Quote only the lines from the top of the listing below down to and including the line with "so its working face looks towards -Y.".

* * * *

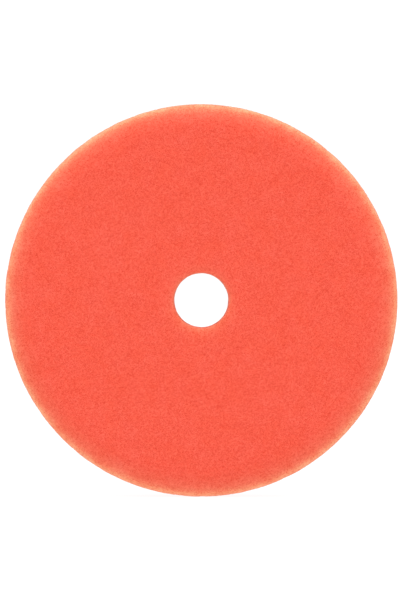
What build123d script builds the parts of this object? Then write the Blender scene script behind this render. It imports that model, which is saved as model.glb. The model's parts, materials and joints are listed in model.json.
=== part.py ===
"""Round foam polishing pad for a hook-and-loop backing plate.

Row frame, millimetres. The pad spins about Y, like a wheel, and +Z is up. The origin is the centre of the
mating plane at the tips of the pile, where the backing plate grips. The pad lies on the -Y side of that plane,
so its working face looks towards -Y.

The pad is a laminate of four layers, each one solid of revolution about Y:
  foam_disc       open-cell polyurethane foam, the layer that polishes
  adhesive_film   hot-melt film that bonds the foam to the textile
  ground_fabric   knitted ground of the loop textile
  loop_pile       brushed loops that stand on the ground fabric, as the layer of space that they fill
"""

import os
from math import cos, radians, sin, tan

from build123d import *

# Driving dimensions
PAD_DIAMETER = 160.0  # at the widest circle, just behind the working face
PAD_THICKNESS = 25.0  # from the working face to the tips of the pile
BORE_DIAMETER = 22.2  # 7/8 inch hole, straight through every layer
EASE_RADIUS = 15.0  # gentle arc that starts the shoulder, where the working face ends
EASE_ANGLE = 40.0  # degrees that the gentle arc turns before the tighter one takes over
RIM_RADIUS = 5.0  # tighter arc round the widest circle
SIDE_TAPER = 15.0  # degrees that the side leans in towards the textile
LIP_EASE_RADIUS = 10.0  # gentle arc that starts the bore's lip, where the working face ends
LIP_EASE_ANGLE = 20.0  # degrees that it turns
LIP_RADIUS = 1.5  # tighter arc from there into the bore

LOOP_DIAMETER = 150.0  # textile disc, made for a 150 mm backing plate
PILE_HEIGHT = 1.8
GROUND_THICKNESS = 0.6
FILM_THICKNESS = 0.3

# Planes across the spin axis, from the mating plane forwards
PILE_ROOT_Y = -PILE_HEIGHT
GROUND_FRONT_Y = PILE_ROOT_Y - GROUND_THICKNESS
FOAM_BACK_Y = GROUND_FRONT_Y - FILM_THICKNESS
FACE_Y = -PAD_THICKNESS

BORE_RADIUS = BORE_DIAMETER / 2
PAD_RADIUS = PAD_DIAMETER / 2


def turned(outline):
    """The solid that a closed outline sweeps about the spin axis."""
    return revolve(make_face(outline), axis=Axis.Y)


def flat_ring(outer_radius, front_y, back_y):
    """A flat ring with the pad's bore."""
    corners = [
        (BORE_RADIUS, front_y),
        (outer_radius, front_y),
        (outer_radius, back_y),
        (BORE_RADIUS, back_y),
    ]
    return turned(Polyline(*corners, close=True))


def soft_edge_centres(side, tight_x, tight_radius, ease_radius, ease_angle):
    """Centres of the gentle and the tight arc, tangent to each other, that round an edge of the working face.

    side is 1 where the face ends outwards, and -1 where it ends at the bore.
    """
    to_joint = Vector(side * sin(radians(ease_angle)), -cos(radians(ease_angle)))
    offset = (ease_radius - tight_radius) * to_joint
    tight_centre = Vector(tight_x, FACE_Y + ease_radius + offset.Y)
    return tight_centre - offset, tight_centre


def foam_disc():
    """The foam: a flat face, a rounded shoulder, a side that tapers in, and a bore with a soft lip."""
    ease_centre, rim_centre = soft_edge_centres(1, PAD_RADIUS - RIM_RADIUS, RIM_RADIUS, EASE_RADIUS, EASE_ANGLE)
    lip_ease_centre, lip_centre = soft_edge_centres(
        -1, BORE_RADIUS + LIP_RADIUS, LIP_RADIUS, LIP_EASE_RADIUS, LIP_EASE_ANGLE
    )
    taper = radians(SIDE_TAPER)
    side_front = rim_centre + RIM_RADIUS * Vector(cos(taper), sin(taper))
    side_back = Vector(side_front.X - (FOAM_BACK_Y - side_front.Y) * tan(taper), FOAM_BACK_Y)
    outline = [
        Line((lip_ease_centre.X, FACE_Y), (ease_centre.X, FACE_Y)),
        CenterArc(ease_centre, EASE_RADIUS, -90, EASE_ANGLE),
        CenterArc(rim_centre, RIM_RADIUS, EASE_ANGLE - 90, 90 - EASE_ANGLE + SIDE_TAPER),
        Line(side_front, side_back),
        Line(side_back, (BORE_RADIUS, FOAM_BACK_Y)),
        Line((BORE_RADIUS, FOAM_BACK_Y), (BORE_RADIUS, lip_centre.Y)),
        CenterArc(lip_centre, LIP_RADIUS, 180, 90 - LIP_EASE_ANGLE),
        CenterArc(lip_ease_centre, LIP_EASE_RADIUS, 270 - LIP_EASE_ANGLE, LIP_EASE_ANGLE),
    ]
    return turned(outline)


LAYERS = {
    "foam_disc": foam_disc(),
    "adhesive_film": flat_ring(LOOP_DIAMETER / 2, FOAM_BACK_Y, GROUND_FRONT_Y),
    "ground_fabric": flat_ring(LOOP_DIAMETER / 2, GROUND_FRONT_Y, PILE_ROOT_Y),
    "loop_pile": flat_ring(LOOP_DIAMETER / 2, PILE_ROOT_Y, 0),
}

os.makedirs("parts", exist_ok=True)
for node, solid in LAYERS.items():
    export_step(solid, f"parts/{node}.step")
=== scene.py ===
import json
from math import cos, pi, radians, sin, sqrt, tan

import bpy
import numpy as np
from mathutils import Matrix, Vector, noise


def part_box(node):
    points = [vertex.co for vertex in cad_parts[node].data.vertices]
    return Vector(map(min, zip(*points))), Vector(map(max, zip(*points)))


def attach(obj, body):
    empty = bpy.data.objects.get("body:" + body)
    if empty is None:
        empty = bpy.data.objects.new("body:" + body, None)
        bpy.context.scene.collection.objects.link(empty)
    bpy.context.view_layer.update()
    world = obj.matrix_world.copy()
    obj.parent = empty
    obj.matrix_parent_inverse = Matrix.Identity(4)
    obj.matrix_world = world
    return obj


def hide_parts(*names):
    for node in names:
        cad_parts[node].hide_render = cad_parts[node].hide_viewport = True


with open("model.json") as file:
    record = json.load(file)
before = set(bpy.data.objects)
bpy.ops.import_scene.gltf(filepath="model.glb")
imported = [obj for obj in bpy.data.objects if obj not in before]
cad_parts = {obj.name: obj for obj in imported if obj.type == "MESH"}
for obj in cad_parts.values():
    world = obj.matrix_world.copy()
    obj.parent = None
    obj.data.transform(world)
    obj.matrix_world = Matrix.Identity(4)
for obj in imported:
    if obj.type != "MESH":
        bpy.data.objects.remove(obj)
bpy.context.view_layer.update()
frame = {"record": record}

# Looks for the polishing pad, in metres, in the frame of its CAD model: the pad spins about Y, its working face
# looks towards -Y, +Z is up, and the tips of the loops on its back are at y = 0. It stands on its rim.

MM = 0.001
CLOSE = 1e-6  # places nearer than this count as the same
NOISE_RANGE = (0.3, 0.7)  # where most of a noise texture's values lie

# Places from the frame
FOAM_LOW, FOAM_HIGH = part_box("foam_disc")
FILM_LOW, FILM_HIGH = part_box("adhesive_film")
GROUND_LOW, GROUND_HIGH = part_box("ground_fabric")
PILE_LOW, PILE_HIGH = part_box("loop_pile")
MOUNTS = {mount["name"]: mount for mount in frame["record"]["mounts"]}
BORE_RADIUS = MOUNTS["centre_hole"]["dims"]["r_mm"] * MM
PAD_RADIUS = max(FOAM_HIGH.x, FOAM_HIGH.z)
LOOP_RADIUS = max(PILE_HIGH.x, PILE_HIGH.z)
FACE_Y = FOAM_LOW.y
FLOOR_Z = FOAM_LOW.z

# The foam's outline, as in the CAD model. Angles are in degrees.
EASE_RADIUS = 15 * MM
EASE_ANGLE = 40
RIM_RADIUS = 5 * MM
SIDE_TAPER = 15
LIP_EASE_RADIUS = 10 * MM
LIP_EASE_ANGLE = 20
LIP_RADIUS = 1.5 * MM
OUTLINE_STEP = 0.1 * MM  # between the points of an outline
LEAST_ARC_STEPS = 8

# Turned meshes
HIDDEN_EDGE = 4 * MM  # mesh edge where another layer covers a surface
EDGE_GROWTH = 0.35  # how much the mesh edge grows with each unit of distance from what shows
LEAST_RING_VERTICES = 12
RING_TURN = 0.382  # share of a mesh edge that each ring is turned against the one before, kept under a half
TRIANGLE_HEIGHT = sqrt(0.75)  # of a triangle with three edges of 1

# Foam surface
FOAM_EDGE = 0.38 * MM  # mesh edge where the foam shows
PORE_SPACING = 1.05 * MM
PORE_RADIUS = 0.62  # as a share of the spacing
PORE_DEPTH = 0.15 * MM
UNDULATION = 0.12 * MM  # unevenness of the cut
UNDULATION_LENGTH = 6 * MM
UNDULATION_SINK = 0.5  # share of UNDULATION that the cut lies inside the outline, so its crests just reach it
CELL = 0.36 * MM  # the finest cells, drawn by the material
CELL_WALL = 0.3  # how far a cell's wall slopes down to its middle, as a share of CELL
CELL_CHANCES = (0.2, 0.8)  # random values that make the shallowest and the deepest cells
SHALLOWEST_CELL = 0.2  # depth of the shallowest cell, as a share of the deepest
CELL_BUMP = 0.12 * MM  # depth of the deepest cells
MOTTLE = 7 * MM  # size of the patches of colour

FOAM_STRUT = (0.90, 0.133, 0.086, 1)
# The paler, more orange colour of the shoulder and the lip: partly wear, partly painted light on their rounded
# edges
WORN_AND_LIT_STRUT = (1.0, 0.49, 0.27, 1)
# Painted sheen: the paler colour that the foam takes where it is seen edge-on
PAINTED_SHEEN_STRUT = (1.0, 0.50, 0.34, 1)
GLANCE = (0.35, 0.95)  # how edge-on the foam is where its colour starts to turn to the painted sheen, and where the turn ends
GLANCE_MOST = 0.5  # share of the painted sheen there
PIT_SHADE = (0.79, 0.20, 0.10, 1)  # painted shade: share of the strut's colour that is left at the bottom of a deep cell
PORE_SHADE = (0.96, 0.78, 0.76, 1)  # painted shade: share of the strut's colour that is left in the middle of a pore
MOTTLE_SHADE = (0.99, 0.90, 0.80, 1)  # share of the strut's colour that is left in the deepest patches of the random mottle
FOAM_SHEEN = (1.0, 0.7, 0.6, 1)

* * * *

**Task result**
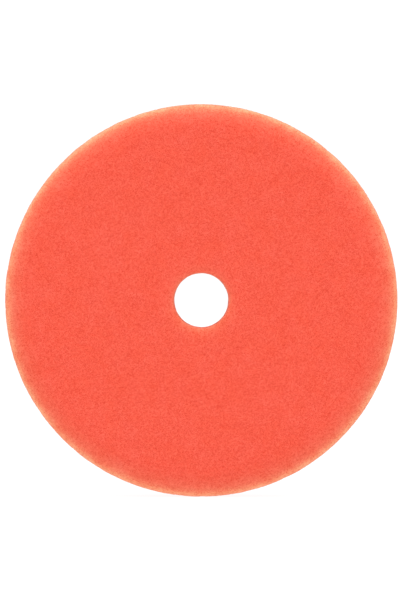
What build123d script builds the parts of this object? Then write the Blender scene script behind this render. It imports that model, which is saved as model.glb. The model's parts, materials and joints are listed in model.json.
=== part.py ===
"""Round foam polishing pad for a hook-and-loop backing plate.

Row frame, millimetres. The pad spins about Y, like a wheel, and +Z is up. The origin is the centre of the
mating plane at the tips of the pile, where the backing plate grips. The pad lies on the -Y side of that plane,
so its working face looks towards -Y.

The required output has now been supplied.